From a Facebook group post today:

Name a specific musical artist, for whatever reason, that is always able to draw a visceral emotional response from you. And if you’re comfortable, share the reason why!

Rather than respond just on that Facebook group, I thought I’d post here, both because a few more people would read it, and because it’s just the sort of music nerd thing that I will want to answer with my own spin. In this particular case I’m going to give at least three answers, just because I can.

First I’m going to go back to high school and pick the first piece of classical music I really fell head-over-heels in love with: Rachmaninov’s Second Piano Concerto. It really clicked in order for me - first the lovely first movement (especially the slow theme in Eb major), then the slow middle movement, then the big theme of the third movement which is first introduced as a slow piano solo in Bb major, and is then driven home as the big finale. Such fantastic stuff. Grabs me every time. I bought a score of the concerto and learned all the easy piano parts, but never managed to work up all the fast nasty parts.

I have several recordings of Rach 2, but my favorite is one I just came upon a few years ago: Stephen Hough with the Andrew Litton and the Dallas Symphony Orchestra. Hough plays it fast and rowdy. I think Sergei himself might approve. Here’s a couple minutes of a live recording that gives you an idea of the quick tempo:

www.youtube.com/watch

If I move on to my adult years, there are a few artists whose music has resonated with me like no other.

My nostalgia pick is Rich Mullins; I became a fan in high school, played and sang his music repeatedly, spent a couple days in shock when he died, and continue to count him as a huge influence on my own musical instincts. The song of his that gets a reaction now is one that I didn’t necessarily love as much as a kid, but that resonates hugely now as an adult.

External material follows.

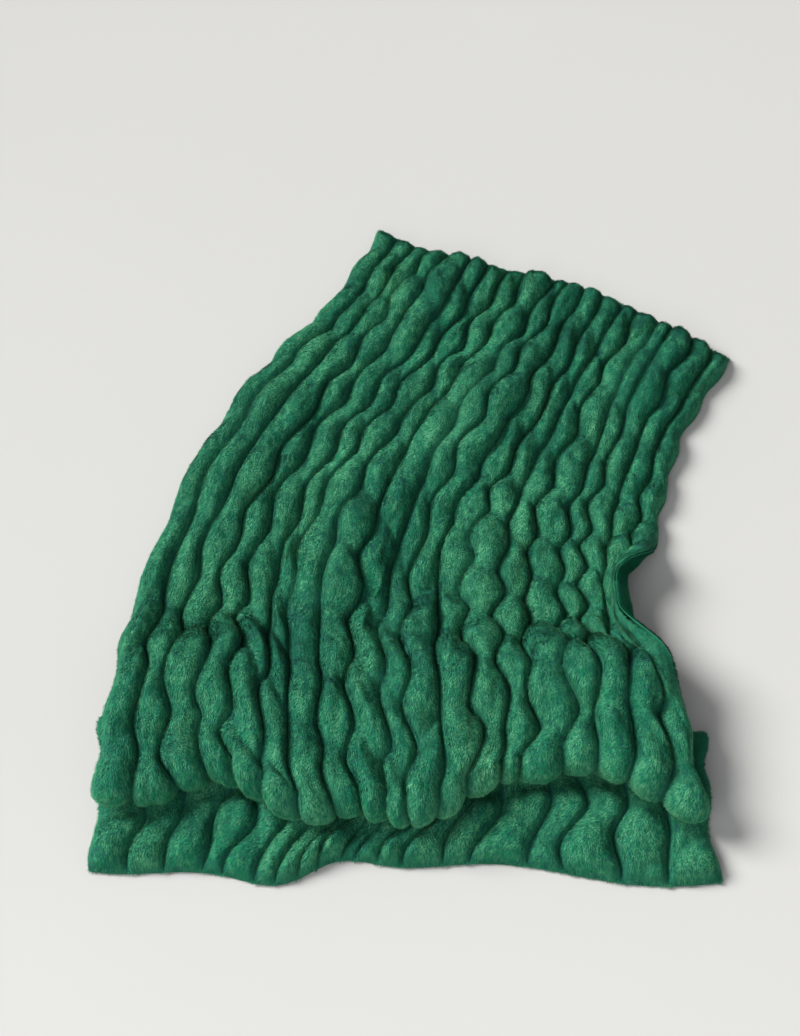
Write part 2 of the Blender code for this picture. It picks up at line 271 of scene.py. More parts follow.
# Brushed nap: its patches and streaks, how they stretch along the throw, and what is dark and light in it
NAP_PATCHES = {"input": "Patch scale", "scale": 9.0, "detail": 3.0, "share": 0.45}
NAP_STREAKS = {"input": "Streak scale", "scale": 90.0, "detail": 2.0, "share": 0.55}
NAP_STRETCH = (1.0, 0.45, 0.8)
NAP_DARK = 0.42
NAP_LIGHT = 0.72

# Painted shade in a blade's green: how far up it is full, and how much is left at the root and in the
# valleys
FULL_GREEN_AT = 0.5
GREEN_IN_ROOT_SHADE = 0.55
VALLEY_GREEN = 0.25

# Stage
FLOOR_SIDES = 96
FLOOR_RADIUS = 40.0
FLOOR_DROP = 0.0005
FLOOR_MOTTLE = {"scale": 0.8, "detail": 5.0, "darkest": 0.96}
SKY_COLOUR = (0.94, 0.95, 0.97)
SKY_FADE = (0.02, 0.50)
LIGHTS = (
    {"name": "key", "kind": "SUN", "size": 0.50, "place": (-4.8, 1.2, 4.1), "colour": (1.0, 0.985, 0.96)},
    {"name": "fill", "kind": "AREA", "size": 3.2, "place": (-1.6, -4.4, 3.4), "colour": (0.96, 0.98, 1.0)},
)


def ease(t):
    """0 below 0, 1 above 1, smooth between."""
    t = np.clip(t, 0.0, 1.0)
    return t * t * (3.0 - 2.0 * t)


def hump(t):
    """1 at 0, falling smoothly to exactly 0 at -1 and 1."""
    return np.where(np.abs(t) < 1.0, 0.5 + 0.5 * np.cos(math.pi * np.clip(t, -1.0, 1.0)), 0.0)


def column(table, name):
    return np.array([row[name] for row in table])


def wave(size, a):
    """How far a size of the hems departs from its mean at a."""
    rows = [row for row in WAVES if row["of"] == size]
    return sum(row["height"] * np.sin(row["pace"] * a + row["phase"]) for row in rows)


def make_ribs():
    """For each rib: its width, height and slant, the places where its puffs meet, and their heights."""
    draw = np.random.default_rng(RIB_SEED)
    special = {row["rib"]: row for row in PROUD_RIBS}
    puffs = int(LENGTH / PUFF_LENGTH) + SPARE_PUFFS
    ribs = []
    for number in range(RIBS):
        row = special.get(number, {"width": 1.0, "height": 1.0})
        lengths = PUFF_LENGTH * (1.0 + SPACING_JITTER * draw.uniform(-1, 1, puffs))
        start = FIRST_PUFF + STAGGER * (number % 2) + STAGGER_JITTER * draw.uniform(-1, 1)
        width = row["width"] * (1.0 + WIDTH_JITTER * draw.uniform(-1, 1))
        slant = NECK_SLANT * draw.uniform(*SLANT_RANGE)
        ribs.append({
            "width": width,
            "height": row["height"],
            "slant": slant * (1 if draw.uniform() < SLANTED_ALIKE else -1),
            "meets": start * PUFF_LENGTH + np.concatenate(([0.0], np.cumsum(lengths))),
            "puffs": 1.0 + HEIGHT_JITTER * draw.uniform(-1, 1, puffs),
        })
    return ribs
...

My folks, they were always the first family to arrive with seven people jammed into a car that seated five there was one bathroom to bathe and shave in six of us stood in line Hot water for only three, but we all did just fine Talk about your miracles, talk about your faith My dad, he could make things grow out of Indiana clay Mom could make a gourmet meal out of just cornbread and beans And they learned to give faith hands and feet And somehow gave it wings

My dad was a piano tuner from Nebraska, not a farmer from Indiana, but outside of that… this is pretty easily the story of my family. I almost never get through it with dry eyes.

www.youtube.com/watch

Later on I’d point to the music of Andrew Osenga (“Early in the Morning” and “Swing Wide the Glimmering Gates”) and Andrew Peterson (whose Behold the Lamb of God is, in my book, one of the few perfect Christian albums ever).

The first song that comes to mind from lately, though, is “Wait for It” from Hamilton. (Yeah, I’m talking about Hamilton again. Deal with it.)

In a recent interview with the Hamilton cast, Leslie Odom Jr. (who plays Aaron Burr) as his favorite - the moment of tension and focus in the production that ropes the audience in. It’s tough to perform, but when it’s right, it’s amazing. It’s a beautiful song, and the lyrics of the chorus elicit a response from me every time. In it, Aaron Burr reflects on the challenges and losses in his own life:

Life doesn’t discriminate Between the sinners and the saints It takes, and it takes, and it takes And we keep living anyway We rise, and we fall, and we break, And we make our mistakes And if there’s a reason I’m still alive When so many around me have died I’m willing to wait for it

There’s a desperation and intensity to Burr’s cry in this song that grabs me hard - the desire for real meaning, the joy and the pain of life… man oh man.

https://www.youtube.com/watch?v=ReTP6x_sDiM

So there you go, songs that provoke a visceral reaction from me. Do you have any of your own?